Reason #2: Your finances have changed - for better or worse
Did you get a decent raise for all your hard work last year? Have financial investments rewarded you with bigger returns than you expected? For homeowners who find themselves with some extra income or cash in hand, re-refinancing might be an option to take advantage of positive financial gains.
"When people have more cash, I say re-evaluate their entire financial situation," Bote says.
Part of that re-evaluation is looking at re-refinancing as a way to potentially reduce your loan terms - that is, the overall length of your home loan. One strategy Bote recommends is going from a 30-year to 25-year fixed-rate mortgage by using your extra income to help you qualify for a re-refinance. His rationale is that even if you maintain the same interest rate on the new loan, you can reduce the total amount of interest paid over the life of the loan.

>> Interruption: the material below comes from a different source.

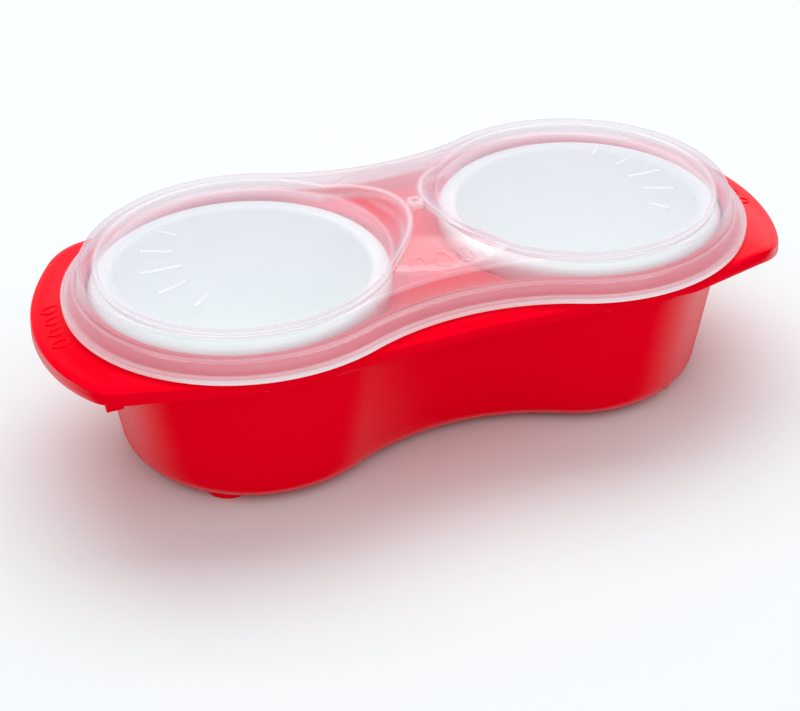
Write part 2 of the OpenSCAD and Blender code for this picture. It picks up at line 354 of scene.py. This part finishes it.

But if you find yourself on the other end of the spectrum and you're strapped for cash, doing the opposite and re-refinancing to a longer term loan to lower monthly payments might be a better option. Even though you'll be paying the loan for longer and you'll spend more in interest over the life of the loan, it may be worth having the lower payments on a monthly basis to make ends meet.

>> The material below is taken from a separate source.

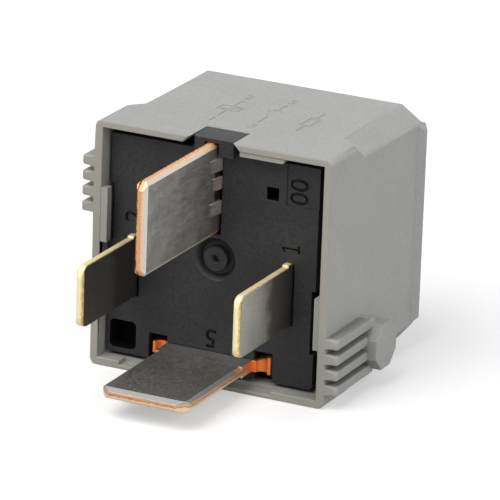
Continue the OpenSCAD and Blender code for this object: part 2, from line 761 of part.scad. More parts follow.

Reason #3: You want to go from an adjustable to a fixed-rate mortgage
Did your most recent refinance result in you getting an adjustable-rate mortgage (ARM)? If so, you might want to think about re-refinancing your loan and locking in a low rate with a fixed-rate mortgage (FRM).
Bote offers an example of a situation where a client re-refinanced from an ARM to an FRM: The client had a 5/1 ARM with a 3.125 percent interest rate. An ARM of this nature, Bote says, means the loan began with a fixed interest rate for five years before it was scheduled to change every year after that for the remainder of the loan term. After this initial fixed-rate period the interest rate fluctuates in relation to an index.
"As a result of an improving interest rate environment, she went to a 30-year-fixed rate at 3.375 percent," Bote explains of the switch from an ARM to FRM. "The rate was a quarter percent higher and her monthly payment went up 30 bucks."
Choosing the higher FRM interest rate made sense for the homeowner because once the ARMs initial five-year rate was over, the fluctuating interest rate would likely be much higher than the FRM's 3.375 percent. In this case, locking in a slightly higher fixed interest rate over a longer period of time validated the re-refinancing, Bote says.
Reason #4: You're a senior homeowner who needs income for living expenses
Homeowners who might be in the midst of retirement planning could use re-refinancing to put them in a better financial position once they leave the workforce, according to Bill Burnett, a mortgage planning specialist and president of Homestead Mortgage in Lorton, Virginia.
Burnett says owning a home and re-refinancing to what's called a "reverse mortgage" can help senior homeowners - age 62 and older - use the equity in their home to pay for their daily living expenses.
A reverse mortgage is essentially what the name says it is - a mortgage in reverse. That means that instead of a homeowner making mortgage payments to a lender to pay off their mortgage debt every month, the lender instead makes payments to the homeowner from the equity that is in the home.
Sound too good to be true? It is - sort of. That's because there are a few downsides to this option, according to the Federal Trade Commission's Consumer Information on Reverse Mortgages. These downsides include costs to take out the reverse mortgage, along with the chance of leaving a financial burden on your heir(s). Plus, the money doesn't come for free, so you'll also be charged interest for the amount you receive from the lender.
So while this can be a good option for some, it may certainly not be a good option for all. To find out if re-refinancing is right for you, Burnett says a good approach might include utilizing a mortgage professional who is experienced with refinance "do-overs."